● **Set problem**: Repeat all of the material exactly as given.

● **Data in this exercise**:
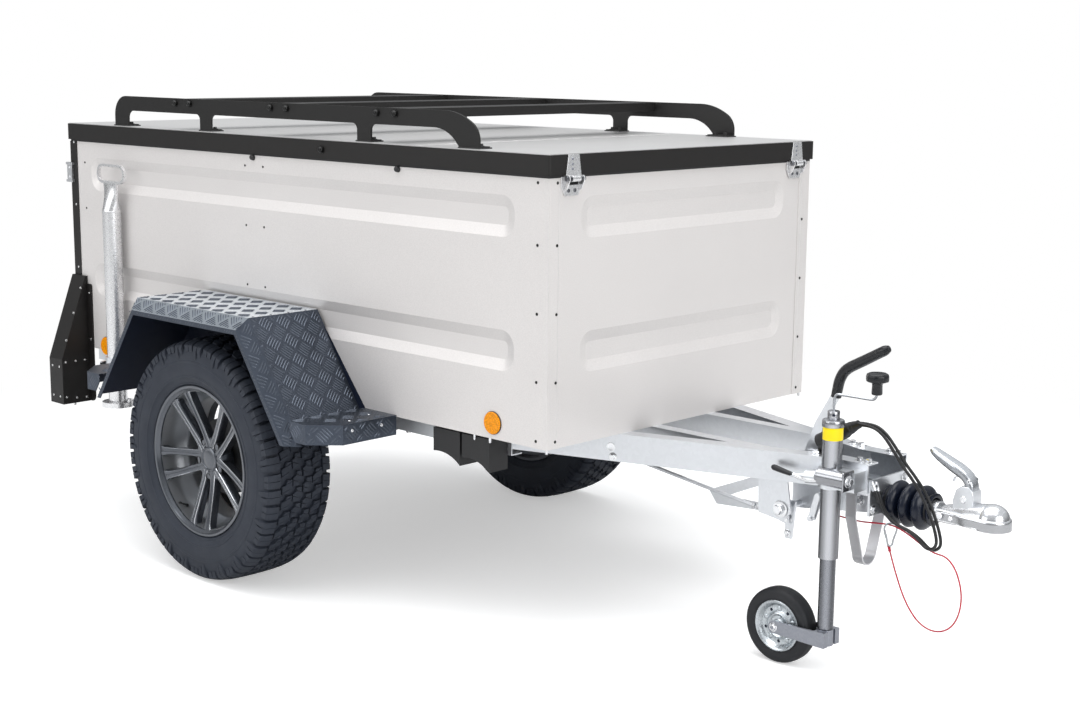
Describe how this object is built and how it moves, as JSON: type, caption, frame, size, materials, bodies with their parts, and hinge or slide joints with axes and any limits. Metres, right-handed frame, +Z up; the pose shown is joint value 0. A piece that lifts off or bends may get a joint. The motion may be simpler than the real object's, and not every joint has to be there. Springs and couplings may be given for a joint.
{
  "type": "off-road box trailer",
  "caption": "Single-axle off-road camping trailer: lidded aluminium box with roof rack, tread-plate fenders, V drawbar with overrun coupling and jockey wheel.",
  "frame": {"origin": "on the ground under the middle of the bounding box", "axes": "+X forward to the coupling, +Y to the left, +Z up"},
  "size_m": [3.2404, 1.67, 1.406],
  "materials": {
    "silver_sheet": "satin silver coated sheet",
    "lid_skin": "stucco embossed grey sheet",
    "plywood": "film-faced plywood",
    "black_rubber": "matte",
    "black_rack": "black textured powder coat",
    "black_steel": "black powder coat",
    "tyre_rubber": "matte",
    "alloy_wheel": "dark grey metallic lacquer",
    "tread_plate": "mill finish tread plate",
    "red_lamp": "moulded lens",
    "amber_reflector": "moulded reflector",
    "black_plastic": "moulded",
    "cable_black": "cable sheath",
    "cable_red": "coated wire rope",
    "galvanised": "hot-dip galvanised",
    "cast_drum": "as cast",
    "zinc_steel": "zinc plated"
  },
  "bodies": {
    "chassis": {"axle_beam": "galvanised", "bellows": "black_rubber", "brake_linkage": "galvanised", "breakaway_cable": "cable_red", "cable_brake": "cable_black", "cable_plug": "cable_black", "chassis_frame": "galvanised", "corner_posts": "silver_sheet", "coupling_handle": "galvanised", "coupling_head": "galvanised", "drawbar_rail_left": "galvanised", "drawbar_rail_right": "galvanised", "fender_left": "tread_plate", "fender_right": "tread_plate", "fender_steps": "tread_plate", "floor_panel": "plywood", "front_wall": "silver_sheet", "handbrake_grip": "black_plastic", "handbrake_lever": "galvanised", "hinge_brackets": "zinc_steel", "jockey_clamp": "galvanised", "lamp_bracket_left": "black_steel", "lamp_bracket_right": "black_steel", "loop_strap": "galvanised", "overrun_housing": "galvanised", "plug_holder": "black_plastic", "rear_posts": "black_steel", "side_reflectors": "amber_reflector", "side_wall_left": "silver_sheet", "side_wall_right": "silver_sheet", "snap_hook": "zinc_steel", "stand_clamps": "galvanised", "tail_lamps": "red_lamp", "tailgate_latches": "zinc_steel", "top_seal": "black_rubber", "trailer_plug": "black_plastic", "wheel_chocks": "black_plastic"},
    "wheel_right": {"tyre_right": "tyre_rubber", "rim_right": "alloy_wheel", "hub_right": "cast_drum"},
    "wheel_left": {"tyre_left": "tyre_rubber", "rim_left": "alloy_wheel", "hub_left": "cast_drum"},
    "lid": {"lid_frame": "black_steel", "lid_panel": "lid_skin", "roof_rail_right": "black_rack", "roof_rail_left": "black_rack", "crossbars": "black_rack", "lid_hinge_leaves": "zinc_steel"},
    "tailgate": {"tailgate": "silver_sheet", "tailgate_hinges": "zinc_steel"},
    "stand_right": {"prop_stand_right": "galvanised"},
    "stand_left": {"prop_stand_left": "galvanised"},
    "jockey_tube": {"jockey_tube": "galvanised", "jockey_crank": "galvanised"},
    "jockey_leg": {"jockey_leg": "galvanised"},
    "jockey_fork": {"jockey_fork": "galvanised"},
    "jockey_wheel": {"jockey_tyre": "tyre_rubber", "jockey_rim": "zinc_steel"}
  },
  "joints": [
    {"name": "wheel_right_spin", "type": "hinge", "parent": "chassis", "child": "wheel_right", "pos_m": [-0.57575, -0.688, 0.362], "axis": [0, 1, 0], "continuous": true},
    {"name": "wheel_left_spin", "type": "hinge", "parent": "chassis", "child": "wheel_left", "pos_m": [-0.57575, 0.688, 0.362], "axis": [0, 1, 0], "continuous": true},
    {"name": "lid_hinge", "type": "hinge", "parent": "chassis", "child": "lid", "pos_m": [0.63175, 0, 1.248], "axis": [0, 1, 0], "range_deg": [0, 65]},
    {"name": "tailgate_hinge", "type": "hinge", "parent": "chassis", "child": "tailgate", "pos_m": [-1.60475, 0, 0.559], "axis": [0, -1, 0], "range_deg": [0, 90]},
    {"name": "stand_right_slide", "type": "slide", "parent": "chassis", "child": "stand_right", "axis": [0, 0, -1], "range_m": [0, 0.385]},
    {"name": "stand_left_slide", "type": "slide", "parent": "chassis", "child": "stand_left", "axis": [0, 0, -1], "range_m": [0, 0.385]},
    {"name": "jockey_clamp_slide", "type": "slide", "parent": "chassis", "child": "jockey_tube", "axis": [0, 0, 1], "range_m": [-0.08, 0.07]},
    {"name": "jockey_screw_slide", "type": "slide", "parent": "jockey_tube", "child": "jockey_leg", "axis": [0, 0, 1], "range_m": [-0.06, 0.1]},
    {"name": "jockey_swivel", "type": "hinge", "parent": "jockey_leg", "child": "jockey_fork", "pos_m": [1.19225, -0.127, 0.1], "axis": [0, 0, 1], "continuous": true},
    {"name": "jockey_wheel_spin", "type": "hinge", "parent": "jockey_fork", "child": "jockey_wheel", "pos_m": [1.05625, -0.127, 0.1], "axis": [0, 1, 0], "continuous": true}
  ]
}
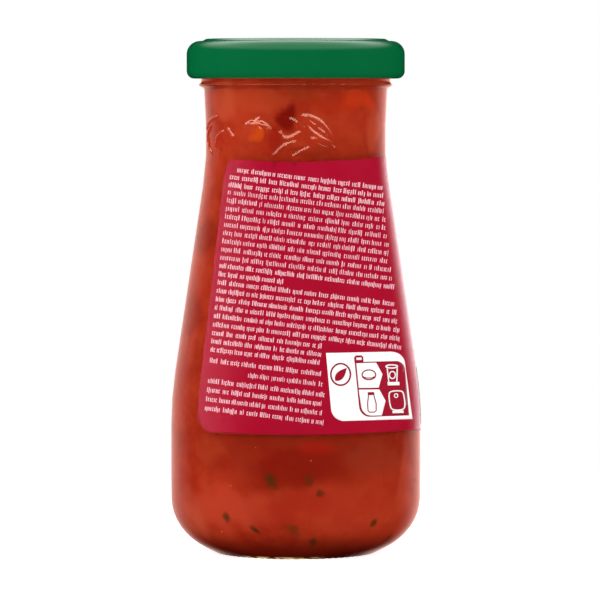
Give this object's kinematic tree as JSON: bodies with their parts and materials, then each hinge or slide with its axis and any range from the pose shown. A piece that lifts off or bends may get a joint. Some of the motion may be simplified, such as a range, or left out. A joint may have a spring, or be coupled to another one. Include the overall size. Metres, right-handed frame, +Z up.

● **The reply**:
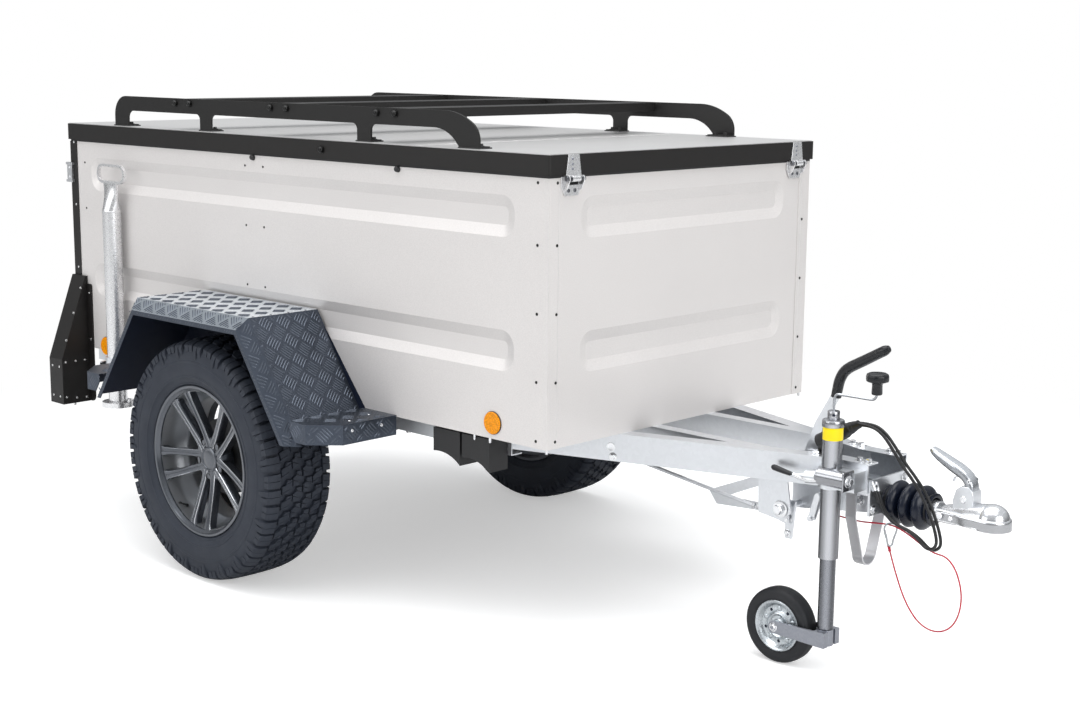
Describe how this object is built and how it moves, as JSON: type, caption, frame, size, materials, bodies with their parts, and hinge or slide joints with axes and any limits. Metres, right-handed frame, +Z up; the pose shown is joint value 0. A piece that lifts off or bends may get a joint. The motion may be simpler than the real object's, and not every joint has to be there. Springs and couplings may be given for a joint.
{
  "type": "off-road box trailer",
  "caption": "Single-axle off-road camping trailer: lidded aluminium box with roof rack, tread-plate fenders, V drawbar with overrun coupling and jockey wheel.",
  "frame": {"origin": "on the ground under the middle of the bounding box", "axes": "+X forward to the coupling, +Y to the left, +Z up"},
  "size_m": [3.2404, 1.67, 1.406],
  "materials": {
    "silver_sheet": "satin silver coated sheet",
    "lid_skin": "stucco embossed grey sheet",
    "plywood": "film-faced plywood",
    "black_rubber": "matte",
    "black_rack": "black textured powder coat",
    "black_steel": "black powder coat",
    "tyre_rubber": "matte",
    "alloy_wheel": "dark grey metallic lacquer",
    "tread_plate": "mill finish tread plate",
    "red_lamp": "moulded lens",
    "amber_reflector": "moulded reflector",
    "black_plastic": "moulded",
    "cable_black": "cable sheath",
    "cable_red": "coated wire rope",
    "galvanised": "hot-dip galvanised",
    "cast_drum": "as cast",
    "zinc_steel": "zinc plated"
  },
  "bodies": {
    "chassis": {"axle_beam": "galvanised", "bellows": "black_rubber", "brake_linkage": "galvanised", "breakaway_cable": "cable_red", "cable_brake": "cable_black", "cable_plug": "cable_black", "chassis_frame": "galvanised", "corner_posts": "silver_sheet", "coupling_handle": "galvanised", "coupling_head": "galvanised", "drawbar_rail_left": "galvanised", "drawbar_rail_right": "galvanised", "fender_left": "tread_plate", "fender_right": "tread_plate", "fender_steps": "tread_plate", "floor_panel": "plywood", "front_wall": "silver_sheet", "handbrake_grip": "black_plastic", "handbrake_lever": "galvanised", "hinge_brackets": "zinc_steel", "jockey_clamp": "galvanised", "lamp_bracket_left": "black_steel", "lamp_bracket_right": "black_steel", "loop_strap": "galvanised", "overrun_housing": "galvanised", "plug_holder": "black_plastic", "rear_posts": "black_steel", "side_reflectors": "amber_reflector", "side_wall_left": "silver_sheet", "side_wall_right": "silver_sheet", "snap_hook": "zinc_steel", "stand_clamps": "galvanised", "tail_lamps": "red_lamp", "tailgate_latches": "zinc_steel", "top_seal": "black_rubber", "trailer_plug": "black_plastic", "wheel_chocks": "black_plastic"},
    "wheel_right": {"tyre_right": "tyre_rubber", "rim_right": "alloy_wheel", "hub_right": "cast_drum"},
    "wheel_left": {"tyre_left": "tyre_rubber", "rim_left": "alloy_wheel", "hub_left": "cast_drum"},
    "lid": {"lid_frame": "black_steel", "lid_panel": "lid_skin", "roof_rail_right": "black_rack", "roof_rail_left": "black_rack", "crossbars": "black_rack", "lid_hinge_leaves": "zinc_steel"},
    "tailgate": {"tailgate": "silver_sheet", "tailgate_hinges": "zinc_steel"},
    "stand_right": {"prop_stand_right": "galvanised"},
    "stand_left": {"prop_stand_left": "galvanised"},
    "jockey_tube": {"jockey_tube": "galvanised", "jockey_crank": "galvanised"},
    "jockey_leg": {"jockey_leg": "galvanised"},
    "jockey_fork": {"jockey_fork": "galvanised"},
    "jockey_wheel": {"jockey_tyre": "tyre_rubber", "jockey_rim": "zinc_steel"}
  },
  "joints": [
    {"name": "wheel_right_spin", "type": "hinge", "parent": "chassis", "child": "wheel_right", "pos_m": [-0.57575, -0.688, 0.362], "axis": [0, 1, 0], "continuous": true},
    {"name": "wheel_left_spin", "type": "hinge", "parent": "chassis", "child": "wheel_left", "pos_m": [-0.57575, 0.688, 0.362], "axis": [0, 1, 0], "continuous": true},
    {"name": "lid_hinge", "type": "hinge", "parent": "chassis", "child": "lid", "pos_m": [0.63175, 0, 1.248], "axis": [0, 1, 0], "range_deg": [0, 65]},
    {"name": "tailgate_hinge", "type": "hinge", "parent": "chassis", "child": "tailgate", "pos_m": [-1.60475, 0, 0.559], "axis": [0, -1, 0], "range_deg": [0, 90]},
    {"name": "stand_right_slide", "type": "slide", "parent": "chassis", "child": "stand_right", "axis": [0, 0, -1], "range_m": [0, 0.385]},
    {"name": "stand_left_slide", "type": "slide", "parent": "chassis", "child": "stand_left", "axis": [0, 0, -1], "range_m": [0, 0.385]},
    {"name": "jockey_clamp_slide", "type": "slide", "parent": "chassis", "child": "jockey_tube", "axis": [0, 0, 1], "range_m": [-0.08, 0.07]},
    {"name": "jockey_screw_slide", "type": "slide", "parent": "jockey_tube", "child": "jockey_leg", "axis": [0, 0, 1], "range_m": [-0.06, 0.1]},
    {"name": "jockey_swivel", "type": "hinge", "parent": "jockey_leg", "child": "jockey_fork", "pos_m": [1.19225, -0.127, 0.1], "axis": [0, 0, 1], "continuous": true},
    {"name": "jockey_wheel_spin", "type": "hinge", "parent": "jockey_fork", "child": "jockey_wheel", "pos_m": [1.05625, -0.127, 0.1], "axis": [0, 1, 0], "continuous": true}
  ]
}
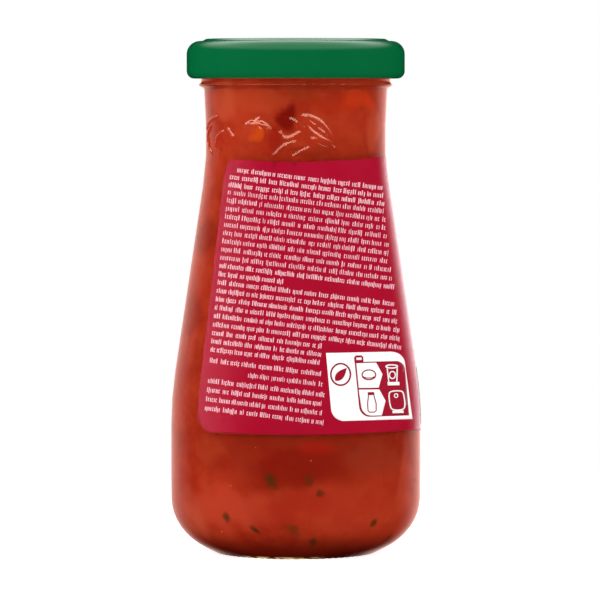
Give this object's kinematic tree as JSON: bodies with their parts and materials, then each hinge or slide with its axis and any range from the pose shown. A piece that lifts off or bends may get a joint. Some of the motion may be simplified, such as a range, or left out. A joint may have a spring, or be coupled to another one. Include the overall size. Metres, right-handed frame, +Z up.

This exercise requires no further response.